Die gesetzte "Frist" ist 2029: Bis dahin wird der Kreml angeblich in der Lage sein, seine Streitkräfte gegen Nato-Partner einzusetzen. Die Jahreszahl basiert auf internen Einschätzungen, ist aber politisch gesetzt: Wann genau Russland zuschlägt und ob überhaupt, kann niemand vorhersehen. Die Zahl 2029 soll daher auch innenpolitische Wirkung entfalten und den Handlungsdruck erhöhen. Denn klar ist: Bis dahin muss in Deutschland noch einiges geschehen. Die Bundeswehr ist noch ein ganzes Stück von ihrem Ziel entfernt, einsatzbereit und abschreckungsfähig zu sein.
Neben Ausrüstungsmängeln und einem trägen Beschaffungswesen ist das größte Problem der Bundeswehr das Personal.

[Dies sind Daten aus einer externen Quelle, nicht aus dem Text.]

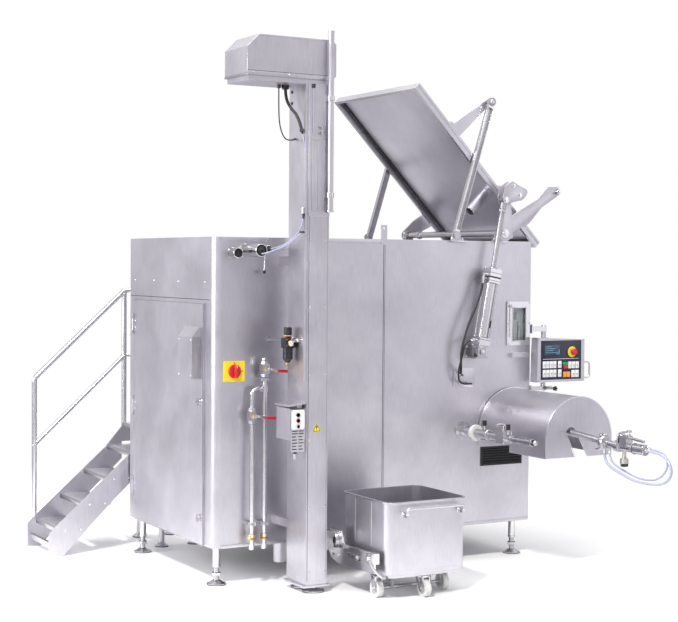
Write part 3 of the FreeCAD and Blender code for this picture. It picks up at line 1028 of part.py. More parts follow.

Die Sollgröße der Bundeswehr beträgt 203.000 Soldatinnen und Soldaten, doch sind rund 20.000 Dienstposten seit Jahren unbesetzt. Auch die Reserve verfügt mit rund 40.000 aktiven Reservisten nur über einen Bruchteil ihrer benötigten Kräfte.
Wie groß die Personallücke der Bundeswehr tatsächlich ist, hat Verteidigungsminister Boris Pistorius im vergangenen Jahr selbst beziffert: Demnach bräuchte Deutschland rund 460.000 Kräfte (200.000 Soldaten und 260.000 Reservisten), um seinen Beitrag zur Bündnisverteidigung zu leisten. Also fast eine Verdoppelung der heutigen Zahlen.
Die Personalnot wird durch das neue Aufrüstungsprogramm der Nato noch verschärft. Auf dem Nato-Gipfel Ende Juni in Den Haag will die Verteidigungsallianz ihren Mitgliedsstaaten neben neuen Quoten für Rüstungsausgaben wohl auch neue Fähigkeitsvorgaben machen. Pistorius machte bereits vergangene Woche öffentlich, was voraussichtlich auf Deutschland zukommt: Um rund 50.000 bis 60.000 Soldaten müsse die reguläre Truppe wachsen – also das Dreifache der 20.000 Dienstposten, die die Bundeswehr seit Jahren nicht besetzen kann.